-- start INPUT --

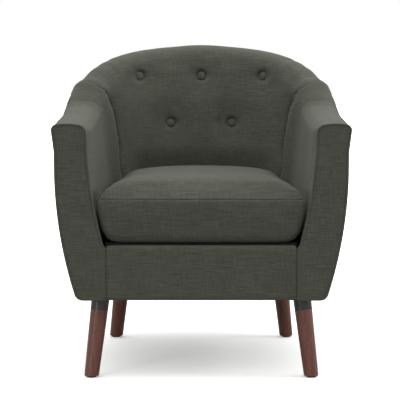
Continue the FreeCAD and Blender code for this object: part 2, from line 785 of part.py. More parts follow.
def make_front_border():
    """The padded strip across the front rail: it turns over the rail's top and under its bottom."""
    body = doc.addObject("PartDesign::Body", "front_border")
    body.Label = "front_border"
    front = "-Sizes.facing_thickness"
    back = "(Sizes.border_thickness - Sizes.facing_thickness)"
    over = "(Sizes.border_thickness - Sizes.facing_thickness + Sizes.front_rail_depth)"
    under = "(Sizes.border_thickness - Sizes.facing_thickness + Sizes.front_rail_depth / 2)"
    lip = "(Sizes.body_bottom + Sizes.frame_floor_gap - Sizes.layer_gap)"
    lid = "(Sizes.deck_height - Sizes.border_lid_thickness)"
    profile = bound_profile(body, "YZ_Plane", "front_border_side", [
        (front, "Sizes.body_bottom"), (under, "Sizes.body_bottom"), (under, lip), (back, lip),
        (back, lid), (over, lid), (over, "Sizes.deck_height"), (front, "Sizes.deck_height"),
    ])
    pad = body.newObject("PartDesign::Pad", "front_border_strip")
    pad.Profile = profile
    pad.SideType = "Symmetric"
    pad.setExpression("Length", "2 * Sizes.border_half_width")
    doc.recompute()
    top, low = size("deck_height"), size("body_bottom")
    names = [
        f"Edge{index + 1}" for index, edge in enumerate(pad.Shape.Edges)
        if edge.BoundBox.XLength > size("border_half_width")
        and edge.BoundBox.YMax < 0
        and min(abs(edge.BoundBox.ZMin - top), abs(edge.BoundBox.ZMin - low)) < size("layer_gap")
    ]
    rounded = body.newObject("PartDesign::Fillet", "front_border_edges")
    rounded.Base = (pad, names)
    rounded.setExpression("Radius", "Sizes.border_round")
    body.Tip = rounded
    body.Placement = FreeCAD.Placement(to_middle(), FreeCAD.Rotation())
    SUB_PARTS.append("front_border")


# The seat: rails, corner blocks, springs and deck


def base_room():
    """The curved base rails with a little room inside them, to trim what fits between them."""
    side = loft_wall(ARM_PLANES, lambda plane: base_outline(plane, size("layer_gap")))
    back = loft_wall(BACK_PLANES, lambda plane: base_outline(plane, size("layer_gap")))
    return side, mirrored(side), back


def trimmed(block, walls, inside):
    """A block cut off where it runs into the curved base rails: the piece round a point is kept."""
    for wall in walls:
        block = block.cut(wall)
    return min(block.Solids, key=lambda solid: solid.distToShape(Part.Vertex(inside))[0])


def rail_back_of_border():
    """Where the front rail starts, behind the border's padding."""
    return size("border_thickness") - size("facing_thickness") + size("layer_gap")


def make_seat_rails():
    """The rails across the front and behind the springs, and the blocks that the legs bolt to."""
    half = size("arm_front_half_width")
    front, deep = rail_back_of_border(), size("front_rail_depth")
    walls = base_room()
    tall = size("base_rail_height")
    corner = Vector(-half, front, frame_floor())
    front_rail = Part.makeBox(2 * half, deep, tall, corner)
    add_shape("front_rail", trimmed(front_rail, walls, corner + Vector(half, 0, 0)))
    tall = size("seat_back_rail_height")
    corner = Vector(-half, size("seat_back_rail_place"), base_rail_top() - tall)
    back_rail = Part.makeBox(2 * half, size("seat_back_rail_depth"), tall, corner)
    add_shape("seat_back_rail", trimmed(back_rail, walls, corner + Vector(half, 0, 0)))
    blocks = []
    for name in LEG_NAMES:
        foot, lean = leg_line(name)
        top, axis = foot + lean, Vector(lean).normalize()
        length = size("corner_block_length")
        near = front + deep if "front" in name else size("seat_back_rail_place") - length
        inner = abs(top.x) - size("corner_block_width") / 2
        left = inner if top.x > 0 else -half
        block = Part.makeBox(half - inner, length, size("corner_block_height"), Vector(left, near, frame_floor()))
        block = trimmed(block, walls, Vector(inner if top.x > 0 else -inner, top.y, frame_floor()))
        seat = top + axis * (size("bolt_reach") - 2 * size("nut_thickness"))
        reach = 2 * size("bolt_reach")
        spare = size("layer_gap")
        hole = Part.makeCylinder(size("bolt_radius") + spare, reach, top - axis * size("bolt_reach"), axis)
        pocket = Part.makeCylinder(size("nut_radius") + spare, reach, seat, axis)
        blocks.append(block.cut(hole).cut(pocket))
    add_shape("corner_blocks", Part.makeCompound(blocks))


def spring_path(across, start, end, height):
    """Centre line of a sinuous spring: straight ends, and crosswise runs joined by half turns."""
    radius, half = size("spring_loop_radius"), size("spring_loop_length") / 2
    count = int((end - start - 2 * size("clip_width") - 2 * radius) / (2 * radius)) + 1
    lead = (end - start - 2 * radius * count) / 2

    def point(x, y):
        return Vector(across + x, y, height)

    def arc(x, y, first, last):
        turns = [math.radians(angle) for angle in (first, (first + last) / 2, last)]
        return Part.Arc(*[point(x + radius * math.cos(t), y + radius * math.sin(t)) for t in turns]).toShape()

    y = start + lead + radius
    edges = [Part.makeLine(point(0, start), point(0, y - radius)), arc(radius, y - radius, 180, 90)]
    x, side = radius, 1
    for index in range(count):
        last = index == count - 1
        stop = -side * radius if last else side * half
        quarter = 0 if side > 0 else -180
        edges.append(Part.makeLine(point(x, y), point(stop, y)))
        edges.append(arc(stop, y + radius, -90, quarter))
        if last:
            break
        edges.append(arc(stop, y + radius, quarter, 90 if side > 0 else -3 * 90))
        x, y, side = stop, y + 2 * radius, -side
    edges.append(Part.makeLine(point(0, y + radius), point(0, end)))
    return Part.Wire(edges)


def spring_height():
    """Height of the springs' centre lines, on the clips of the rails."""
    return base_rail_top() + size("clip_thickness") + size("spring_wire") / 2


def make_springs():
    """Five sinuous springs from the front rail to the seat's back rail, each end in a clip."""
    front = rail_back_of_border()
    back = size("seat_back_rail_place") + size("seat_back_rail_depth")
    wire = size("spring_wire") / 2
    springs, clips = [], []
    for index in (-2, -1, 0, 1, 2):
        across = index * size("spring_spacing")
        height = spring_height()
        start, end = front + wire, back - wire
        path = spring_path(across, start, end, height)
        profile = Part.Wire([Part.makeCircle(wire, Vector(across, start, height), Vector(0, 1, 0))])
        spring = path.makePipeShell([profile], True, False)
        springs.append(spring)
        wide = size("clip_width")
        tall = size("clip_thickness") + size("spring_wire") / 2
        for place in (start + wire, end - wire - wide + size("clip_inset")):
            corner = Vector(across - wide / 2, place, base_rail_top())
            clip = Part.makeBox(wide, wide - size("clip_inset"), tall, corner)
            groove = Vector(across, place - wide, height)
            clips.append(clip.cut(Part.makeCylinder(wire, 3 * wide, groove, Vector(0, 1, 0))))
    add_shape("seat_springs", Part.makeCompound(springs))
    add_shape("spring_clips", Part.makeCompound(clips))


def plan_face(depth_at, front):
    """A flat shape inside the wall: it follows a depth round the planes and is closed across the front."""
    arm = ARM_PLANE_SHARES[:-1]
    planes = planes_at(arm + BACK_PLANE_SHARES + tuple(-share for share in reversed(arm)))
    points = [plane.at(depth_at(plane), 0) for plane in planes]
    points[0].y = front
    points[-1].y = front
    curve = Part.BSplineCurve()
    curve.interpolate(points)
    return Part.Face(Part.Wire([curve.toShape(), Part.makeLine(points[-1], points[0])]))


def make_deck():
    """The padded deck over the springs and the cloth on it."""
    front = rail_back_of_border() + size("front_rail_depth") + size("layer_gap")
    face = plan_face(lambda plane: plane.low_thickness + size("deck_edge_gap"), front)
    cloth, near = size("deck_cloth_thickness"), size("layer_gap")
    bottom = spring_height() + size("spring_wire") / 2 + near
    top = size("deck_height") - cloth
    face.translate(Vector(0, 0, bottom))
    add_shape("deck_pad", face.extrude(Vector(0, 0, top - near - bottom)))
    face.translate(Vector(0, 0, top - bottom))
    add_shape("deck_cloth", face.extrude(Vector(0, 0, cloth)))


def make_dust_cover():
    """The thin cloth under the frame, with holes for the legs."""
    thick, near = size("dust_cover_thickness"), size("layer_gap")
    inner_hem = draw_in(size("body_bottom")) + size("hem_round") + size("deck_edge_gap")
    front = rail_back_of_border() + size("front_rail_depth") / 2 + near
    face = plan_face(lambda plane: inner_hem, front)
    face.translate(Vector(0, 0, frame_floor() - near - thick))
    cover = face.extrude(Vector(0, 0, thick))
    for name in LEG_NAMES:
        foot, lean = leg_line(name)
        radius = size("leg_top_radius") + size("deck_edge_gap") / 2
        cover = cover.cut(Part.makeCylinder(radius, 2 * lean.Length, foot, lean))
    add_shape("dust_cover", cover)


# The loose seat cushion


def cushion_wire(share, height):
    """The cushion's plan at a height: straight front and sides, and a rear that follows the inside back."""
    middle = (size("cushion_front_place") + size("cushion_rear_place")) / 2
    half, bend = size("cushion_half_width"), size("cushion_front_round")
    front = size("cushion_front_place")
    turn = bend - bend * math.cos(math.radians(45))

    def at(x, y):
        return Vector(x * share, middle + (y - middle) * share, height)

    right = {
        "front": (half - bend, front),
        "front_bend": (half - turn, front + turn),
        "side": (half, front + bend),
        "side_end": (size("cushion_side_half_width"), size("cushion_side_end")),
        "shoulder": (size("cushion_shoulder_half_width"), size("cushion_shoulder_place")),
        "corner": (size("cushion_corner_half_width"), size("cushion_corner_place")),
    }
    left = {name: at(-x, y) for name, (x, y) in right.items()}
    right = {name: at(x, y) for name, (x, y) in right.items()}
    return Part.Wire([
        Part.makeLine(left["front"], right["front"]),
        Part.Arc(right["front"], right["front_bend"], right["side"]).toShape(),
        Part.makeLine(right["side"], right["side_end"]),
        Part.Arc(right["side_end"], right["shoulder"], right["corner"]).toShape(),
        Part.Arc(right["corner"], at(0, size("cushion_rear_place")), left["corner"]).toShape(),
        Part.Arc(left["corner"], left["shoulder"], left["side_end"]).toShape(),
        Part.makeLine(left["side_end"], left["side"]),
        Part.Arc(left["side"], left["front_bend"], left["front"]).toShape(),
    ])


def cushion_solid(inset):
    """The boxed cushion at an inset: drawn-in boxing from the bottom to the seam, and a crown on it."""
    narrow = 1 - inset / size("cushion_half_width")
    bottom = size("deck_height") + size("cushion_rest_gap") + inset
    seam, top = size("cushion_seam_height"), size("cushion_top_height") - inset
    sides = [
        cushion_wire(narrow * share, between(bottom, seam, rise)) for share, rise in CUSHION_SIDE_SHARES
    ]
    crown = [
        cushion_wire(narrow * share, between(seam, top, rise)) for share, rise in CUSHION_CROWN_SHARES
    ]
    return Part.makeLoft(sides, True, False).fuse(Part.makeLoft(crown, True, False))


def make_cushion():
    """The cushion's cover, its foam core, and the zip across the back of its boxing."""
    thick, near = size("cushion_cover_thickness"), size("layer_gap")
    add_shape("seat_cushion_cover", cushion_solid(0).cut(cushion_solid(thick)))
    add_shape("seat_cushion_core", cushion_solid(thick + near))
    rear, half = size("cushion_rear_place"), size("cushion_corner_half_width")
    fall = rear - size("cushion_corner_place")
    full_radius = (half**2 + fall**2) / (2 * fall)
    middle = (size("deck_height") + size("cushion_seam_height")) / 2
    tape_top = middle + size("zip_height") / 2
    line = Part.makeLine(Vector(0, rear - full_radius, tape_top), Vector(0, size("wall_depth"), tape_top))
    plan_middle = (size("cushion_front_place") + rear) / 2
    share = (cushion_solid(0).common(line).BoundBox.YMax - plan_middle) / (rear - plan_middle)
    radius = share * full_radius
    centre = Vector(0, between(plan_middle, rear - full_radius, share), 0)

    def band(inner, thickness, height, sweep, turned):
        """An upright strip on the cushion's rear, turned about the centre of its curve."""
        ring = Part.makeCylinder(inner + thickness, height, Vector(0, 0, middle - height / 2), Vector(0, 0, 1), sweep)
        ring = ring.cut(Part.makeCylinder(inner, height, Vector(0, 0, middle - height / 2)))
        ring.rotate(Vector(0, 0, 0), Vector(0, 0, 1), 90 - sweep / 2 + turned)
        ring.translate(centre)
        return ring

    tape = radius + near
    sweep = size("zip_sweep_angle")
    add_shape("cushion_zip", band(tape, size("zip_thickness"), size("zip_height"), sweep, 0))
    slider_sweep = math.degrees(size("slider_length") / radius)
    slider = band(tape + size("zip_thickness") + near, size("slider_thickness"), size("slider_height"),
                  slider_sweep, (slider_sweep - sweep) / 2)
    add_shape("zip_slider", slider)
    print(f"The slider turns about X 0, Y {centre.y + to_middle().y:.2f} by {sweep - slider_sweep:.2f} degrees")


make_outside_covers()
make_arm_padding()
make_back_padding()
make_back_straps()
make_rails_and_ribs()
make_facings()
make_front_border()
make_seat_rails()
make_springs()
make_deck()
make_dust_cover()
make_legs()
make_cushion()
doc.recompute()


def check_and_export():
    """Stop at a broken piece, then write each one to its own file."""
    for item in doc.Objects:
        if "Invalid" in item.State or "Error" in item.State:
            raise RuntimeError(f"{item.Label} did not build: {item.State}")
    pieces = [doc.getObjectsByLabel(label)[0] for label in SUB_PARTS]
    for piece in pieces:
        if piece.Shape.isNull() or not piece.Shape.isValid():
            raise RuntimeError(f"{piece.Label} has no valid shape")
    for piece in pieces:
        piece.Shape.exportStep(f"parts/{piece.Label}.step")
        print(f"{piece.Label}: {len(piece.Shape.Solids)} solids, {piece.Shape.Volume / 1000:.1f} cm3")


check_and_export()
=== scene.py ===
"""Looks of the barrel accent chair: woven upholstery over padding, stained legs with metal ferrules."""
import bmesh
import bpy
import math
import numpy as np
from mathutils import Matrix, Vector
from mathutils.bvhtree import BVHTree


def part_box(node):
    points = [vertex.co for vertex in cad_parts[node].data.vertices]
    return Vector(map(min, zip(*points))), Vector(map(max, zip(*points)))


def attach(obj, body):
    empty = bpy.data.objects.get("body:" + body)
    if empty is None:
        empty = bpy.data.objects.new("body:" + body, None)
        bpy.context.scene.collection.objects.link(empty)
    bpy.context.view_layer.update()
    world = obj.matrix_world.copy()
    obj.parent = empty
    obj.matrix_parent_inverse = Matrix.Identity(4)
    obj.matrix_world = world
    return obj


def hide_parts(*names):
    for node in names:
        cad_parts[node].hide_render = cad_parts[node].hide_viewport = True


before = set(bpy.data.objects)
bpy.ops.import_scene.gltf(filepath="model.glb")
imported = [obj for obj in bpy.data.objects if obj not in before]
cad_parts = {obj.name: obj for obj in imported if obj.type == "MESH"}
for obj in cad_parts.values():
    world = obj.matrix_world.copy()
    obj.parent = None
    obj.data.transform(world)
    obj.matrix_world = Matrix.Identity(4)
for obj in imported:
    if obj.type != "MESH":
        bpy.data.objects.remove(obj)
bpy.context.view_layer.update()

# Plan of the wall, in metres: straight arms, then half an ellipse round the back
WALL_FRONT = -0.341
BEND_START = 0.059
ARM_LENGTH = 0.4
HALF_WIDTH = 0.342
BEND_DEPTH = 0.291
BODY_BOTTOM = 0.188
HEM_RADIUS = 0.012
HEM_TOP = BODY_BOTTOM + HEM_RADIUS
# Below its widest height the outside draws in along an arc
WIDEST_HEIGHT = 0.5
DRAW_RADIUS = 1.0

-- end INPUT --
-- start INPUT --

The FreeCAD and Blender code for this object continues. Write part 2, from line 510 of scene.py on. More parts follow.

-- end INPUT --
-- start INPUT --

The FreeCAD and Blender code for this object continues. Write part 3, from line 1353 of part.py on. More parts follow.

-- end INPUT --

Exactly those lines that run from the line with "pieces = [doc.getObjectsByLabel(label)[0]" through the line with "points = [vertex.co" are to be reproduced; both end lines belong to the range.

| ANSWER TO THE PROBLEM |
    pieces = [doc.getObjectsByLabel(label)[0] for label in SUB_PARTS]
    for piece in pieces:
        if piece.Shape.isNull() or not piece.Shape.isValid():
            raise RuntimeError(f"{piece.Label} has no valid shape")
    for piece in pieces:
        piece.Shape.exportStep(f"parts/{piece.Label}.step")
        print(f"{piece.Label}: {len(piece.Shape.Solids)} solids, {piece.Shape.Volume / 1000:.1f} cm3")


check_and_export()
=== scene.py ===
"""Looks of the barrel accent chair: woven upholstery over padding, stained legs with metal ferrules."""
import bmesh
import bpy
import math
import numpy as np
from mathutils import Matrix, Vector
from mathutils.bvhtree import BVHTree


def part_box(node):
    points = [vertex.co for vertex in cad_parts[node].data.vertices]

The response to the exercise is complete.